▶ **Work required**: Look below. Copy each line that has "None" in it.

=-=-=

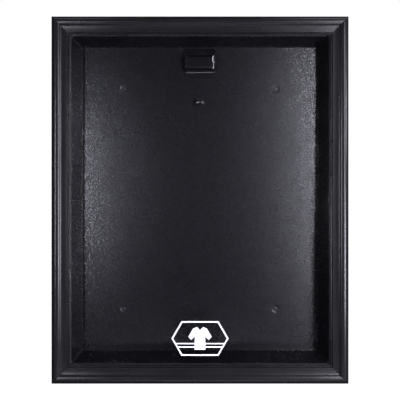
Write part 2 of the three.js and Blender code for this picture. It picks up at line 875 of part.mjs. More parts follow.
function addHangerPlates() {
  for (const [side, sign] of [['left', -1], ['right', 1]]) {
    const x = sign * CUP_X;
    const ends = [x + sign * 11, x - sign * 62].sort((a, b) => a - b);
    const back = BOSS_BACK_Y + GAP + LEAF_T;
    const blank = toSolid(box(ends, [back - LEAF_T, back], [CUP_Z - 12, CUP_Z + 12]));
    const holes = union([
      toSolid(cylinderY(2.3, x, CUP_Z, -6, 1)),
      keyhole(x - sign * 44, CUP_Z),
    ]);
    addMesh(`hanger_plate_${side}`, toGeometry(blank.subtract(holes)), zincSteel());

    const nut = outline(hexagon(7));
    nut.holes.push(new THREE.Path(arc(0, 0, 2.3, 2.3, 330, 0, 11).map(([a, b]) => new THREE.Vector2(a, b))));
    const nutMesh = addMesh(`hanger_nut_${side}`, closed(plate(nut, 0, 1.9)), zincSteel());
    nutMesh.position.set(x, back + GAP + 1.9, CUP_Z);
  }
}

function addBumpers() {
  for (const [side, sign] of [['left', -1], ['right', 1]]) {
    const front = BOSS_BACK_Y + GAP;
    const bumper = turned([
      [2.3, front],
      [13, front],
      [13, -1],
      [12, 0],
      [0, 0],
      [0, -1.2],
      [2.3, -1.2],
      [2.3, front],
    ], 24);
    addMesh(`wall_bumper_${side}`, closed(bumper).translate(sign * CUP_X, 0, -CUP_Z), blackRubber());
  }
}

// ---- assembly -----------------------------------------------------------

addMouldings();
addCornerSplines();
addAcrylic();
addRetainers();
addEmblem();
addGaskets();
addTray();
addBracket();
addPeg();
for (const [level, z] of Object.entries(HARDWARE_Z)) {
  addTrayLeaf(level, z);
  addDoorLeaf(level, z);
  addHingePin(level, z);
  addCatch(level, z);
  addStrike(level, z);
}
addRivets();
addDoorScrews();
addCupScrews();
addHangerPlates();
addBumpers();

export default root;
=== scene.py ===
import math

import bmesh
import bpy
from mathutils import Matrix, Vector


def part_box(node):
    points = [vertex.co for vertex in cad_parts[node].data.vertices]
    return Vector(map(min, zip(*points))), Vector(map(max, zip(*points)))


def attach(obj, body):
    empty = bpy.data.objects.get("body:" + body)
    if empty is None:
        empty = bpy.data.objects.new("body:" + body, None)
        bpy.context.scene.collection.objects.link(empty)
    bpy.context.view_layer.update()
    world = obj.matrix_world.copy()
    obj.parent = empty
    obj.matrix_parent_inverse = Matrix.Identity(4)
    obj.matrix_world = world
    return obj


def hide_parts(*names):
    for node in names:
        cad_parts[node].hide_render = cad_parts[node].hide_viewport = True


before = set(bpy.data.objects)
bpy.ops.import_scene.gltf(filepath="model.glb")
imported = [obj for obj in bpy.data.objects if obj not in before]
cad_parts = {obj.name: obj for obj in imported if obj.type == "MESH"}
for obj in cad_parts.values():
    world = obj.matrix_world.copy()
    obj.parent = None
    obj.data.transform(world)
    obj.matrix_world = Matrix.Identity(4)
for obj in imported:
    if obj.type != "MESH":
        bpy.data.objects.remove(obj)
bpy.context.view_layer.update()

MM = 0.001

# ---- sizes that repeat the CAD, in millimetres ---------------------------

FRAME_W = 864.0
FRAME_H = 1068.0
MEMBER_W = 52.0
RABBET_W = 8.0
LIP_BACK = 8.3
DOOR_BACK_Y = -62.0
MITRE_GAP = 0.25

RIM_Y = -60.0
FLOOR_Y = -10.0
SKIN_T = 3.0
FLANGE_T = 3.0
FLANGE_HALF_X = 390.0
NOTCH_HALF_X = 384.9
RIM_HALF_X = 379.5
FLOOR_HALF_X = 359.6
TALLER_BY = 102.9
CORNER_R = 8.0
DRAFT = math.atan2(RIM_HALF_X - FLOOR_HALF_X, FLOOR_Y - RIM_Y)
WALL_X = SKIN_T / math.cos(DRAFT)

CELLS_X = 7
CELLS_Z = 9
CELL_W = 100.0
CELL_H = 102.0
RIB_T = 3.0
RIB_RELIEF = 1.0
BOSS_R = 16.0
BOSS_BACK_Y = -4.4
CUP_R = 12.0
CUP_BOTTOM_Y = -7.0

GATE_MARKS = ((-131.0, 427.0, 4.2, 1.5), (-17.0, -342.0, 3.0, 1.0))   # x, z, radius, depth
HINGE_NOTCH_HALF_Z = 27.0
CATCH_NOTCH_HALF_Z = 32.0
NOTCH_END_X = 395.0

# ---- sizes of details that only the visual model has, in millimetres ------

CORNER_STEPS = 8
FOOT_ROUND_UP = 1.9      # rounding where a wall meets the floor, up the wall
FOOT_ROUND_IN = 2.0      # the same rounding, in over the floor
CUP_HOLE_R = 2.3
CROSS_REACH = 2.1
CROSS_HALF_W = 0.42
CROSS_DEPTH = 1.3
SCREW_HEAD_H = 2.9
SHANK_R = 2.0

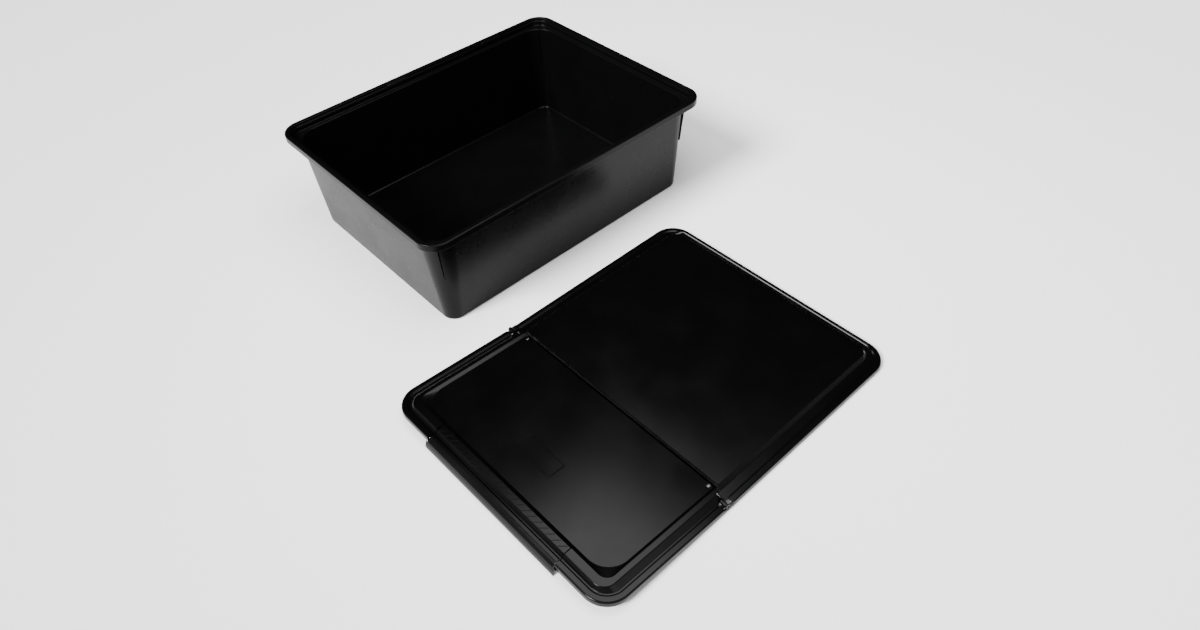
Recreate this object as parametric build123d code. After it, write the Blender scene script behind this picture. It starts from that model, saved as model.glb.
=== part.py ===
from build123d import *
import math
import os

# Open storage tub with a separate two-leaf folding lid, all in black plastic.
# Millimetres. Origin: centre of the tub's base. +X along the tub towards the
# rear, +Y across it, +Z up. The lid lies on the floor beside the tub, with its
# front leaf propped up a little by the latch lip.

os.makedirs("parts", exist_ok=True)

# ---------------------------------------------------------------- tub sizes
TUB_HEIGHT = 128.0
RIM_LENGTH = 400.0
RIM_WIDTH = 303.0
RIM_RADIUS = 23.5
RIM_SKIRT = 8.2            # height of the rim's outer skirt
RIM_EDGE = 1.4             # rounding of the rim's upper outer edge
SKIRT_WALL = 2.2
BASE_LENGTH = 361.6
BASE_WIDTH = 263.6
BASE_RADIUS = 15.0         # corner radius of the walls at the base
TOP_RADIUS = 29.0          # the same at the rim
BASE_EDGE = 3.6            # rounding between floor and walls, outside
WALL = 2.8
DRAFT = 4.25               # slope of the walls, degrees from upright
LIP_TOP = 5.8              # width of the rim's flat top
SEAT_DEPTH = 2.9           # shallow seat inside the rim, below its top
LEDGE_INSET = 8.3          # lower ledge: inset of its wall
LEDGE_DEPTH = 8.5
CORE_INSET = 4.0           # where the solid part of the rim begins
SHOULDER = 7.2
INNER_EDGE = 3.0           # rounding between floor and walls, inside

FIN_BOTTOM = 65.6          # height where the corner stacking fins end
FIN_THICKNESS = 2.0
FIN_DEPTH = (1.8, 3.6)     # how far a fin stands out at its bottom and top
PLEAT_WIDTH = 1.3          # groove inside the tub, behind each fin
PLEAT_DEPTH = 1.5

CATCH_LENGTH = 34.0        # snap beads inside the rim of the long sides
CATCH_CENTRES = (-37.5, 110.0)
TICK_CENTRES = (-124.0, 0.0, 124.0)
TICK_SIZE = (1.4, 2.2, 1.6)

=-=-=

▶ **Written answer**:
    if empty is None:
        empty = bpy.data.objects.new("body:" + body, None)
    obj.parent = None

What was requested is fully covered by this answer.